### Stored items from a collection
++++

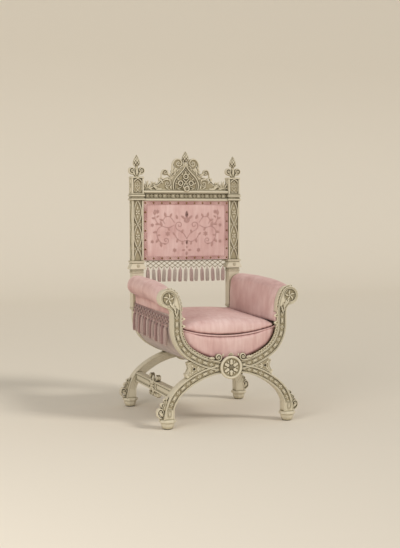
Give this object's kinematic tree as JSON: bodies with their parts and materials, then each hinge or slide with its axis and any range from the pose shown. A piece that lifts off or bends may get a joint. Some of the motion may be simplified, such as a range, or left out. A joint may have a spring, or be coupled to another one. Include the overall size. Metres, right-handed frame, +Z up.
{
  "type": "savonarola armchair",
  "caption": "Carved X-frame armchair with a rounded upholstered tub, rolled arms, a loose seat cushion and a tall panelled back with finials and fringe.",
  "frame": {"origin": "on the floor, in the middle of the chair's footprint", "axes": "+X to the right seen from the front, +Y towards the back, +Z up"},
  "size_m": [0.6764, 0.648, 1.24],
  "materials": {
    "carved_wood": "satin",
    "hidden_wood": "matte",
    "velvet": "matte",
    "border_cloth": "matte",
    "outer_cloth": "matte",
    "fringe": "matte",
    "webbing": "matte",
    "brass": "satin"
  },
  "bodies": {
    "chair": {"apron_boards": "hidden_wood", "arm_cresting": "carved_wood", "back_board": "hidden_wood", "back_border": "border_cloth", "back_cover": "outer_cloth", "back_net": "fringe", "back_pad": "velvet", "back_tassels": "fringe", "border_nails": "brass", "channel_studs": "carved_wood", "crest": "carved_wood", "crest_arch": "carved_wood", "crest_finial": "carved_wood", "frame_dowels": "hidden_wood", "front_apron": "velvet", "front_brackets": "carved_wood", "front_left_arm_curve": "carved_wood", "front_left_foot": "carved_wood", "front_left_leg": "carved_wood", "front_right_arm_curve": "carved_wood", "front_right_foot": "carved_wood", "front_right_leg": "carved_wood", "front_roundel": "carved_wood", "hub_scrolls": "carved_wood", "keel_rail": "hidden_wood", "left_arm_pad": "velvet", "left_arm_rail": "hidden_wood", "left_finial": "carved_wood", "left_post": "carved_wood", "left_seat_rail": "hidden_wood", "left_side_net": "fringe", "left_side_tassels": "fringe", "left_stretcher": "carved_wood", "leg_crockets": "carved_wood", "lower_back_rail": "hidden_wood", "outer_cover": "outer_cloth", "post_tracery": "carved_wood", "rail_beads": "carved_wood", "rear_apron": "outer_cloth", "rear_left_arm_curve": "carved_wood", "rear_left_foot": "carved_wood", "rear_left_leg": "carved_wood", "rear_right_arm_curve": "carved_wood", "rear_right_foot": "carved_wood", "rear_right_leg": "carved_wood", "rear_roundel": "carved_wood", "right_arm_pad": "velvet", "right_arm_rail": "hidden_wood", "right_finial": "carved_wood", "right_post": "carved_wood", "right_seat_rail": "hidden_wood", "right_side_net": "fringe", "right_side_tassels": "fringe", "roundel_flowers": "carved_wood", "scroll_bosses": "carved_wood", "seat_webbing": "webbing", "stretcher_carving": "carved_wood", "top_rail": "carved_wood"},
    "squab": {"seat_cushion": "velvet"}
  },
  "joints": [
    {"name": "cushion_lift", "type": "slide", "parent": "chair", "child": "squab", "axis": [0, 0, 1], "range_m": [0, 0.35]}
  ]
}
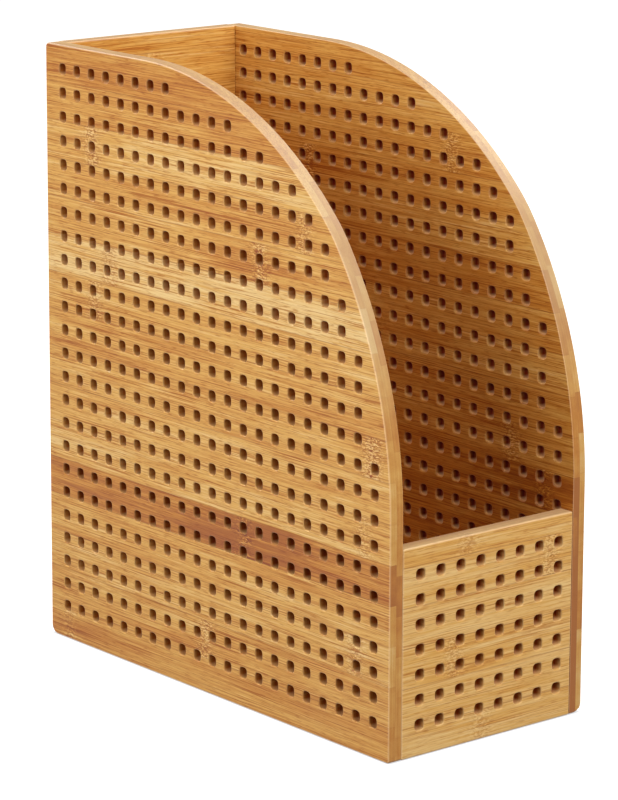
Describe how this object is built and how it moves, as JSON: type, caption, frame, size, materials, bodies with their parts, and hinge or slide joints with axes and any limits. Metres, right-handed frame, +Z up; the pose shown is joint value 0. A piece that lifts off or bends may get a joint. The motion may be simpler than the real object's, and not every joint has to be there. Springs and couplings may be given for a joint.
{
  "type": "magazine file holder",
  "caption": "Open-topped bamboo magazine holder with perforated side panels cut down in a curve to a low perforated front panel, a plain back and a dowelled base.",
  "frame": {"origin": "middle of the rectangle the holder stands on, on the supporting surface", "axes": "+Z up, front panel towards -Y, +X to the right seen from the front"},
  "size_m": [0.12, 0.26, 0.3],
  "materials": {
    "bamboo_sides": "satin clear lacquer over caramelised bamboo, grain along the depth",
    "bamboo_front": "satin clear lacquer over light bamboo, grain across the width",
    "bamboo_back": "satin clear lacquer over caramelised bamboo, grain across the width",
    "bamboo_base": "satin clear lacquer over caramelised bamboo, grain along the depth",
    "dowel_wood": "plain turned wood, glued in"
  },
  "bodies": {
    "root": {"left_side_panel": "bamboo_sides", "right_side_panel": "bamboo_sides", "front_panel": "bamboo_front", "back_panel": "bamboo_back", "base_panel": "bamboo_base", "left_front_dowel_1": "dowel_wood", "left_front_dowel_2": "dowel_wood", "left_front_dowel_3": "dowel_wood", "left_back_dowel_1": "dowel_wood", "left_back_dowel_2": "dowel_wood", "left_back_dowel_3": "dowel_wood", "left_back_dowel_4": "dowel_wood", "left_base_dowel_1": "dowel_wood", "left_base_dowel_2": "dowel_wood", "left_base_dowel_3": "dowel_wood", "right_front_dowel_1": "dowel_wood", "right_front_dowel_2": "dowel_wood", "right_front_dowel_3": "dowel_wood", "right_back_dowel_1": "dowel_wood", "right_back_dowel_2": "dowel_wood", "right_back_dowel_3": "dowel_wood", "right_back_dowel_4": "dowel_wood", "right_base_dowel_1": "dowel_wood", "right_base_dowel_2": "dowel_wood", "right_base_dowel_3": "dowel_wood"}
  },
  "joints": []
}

++++

### Exercise instructions
Find the count of lines in the data above where the string "piece" occurs. Provide that number alone.

### Exercise result
2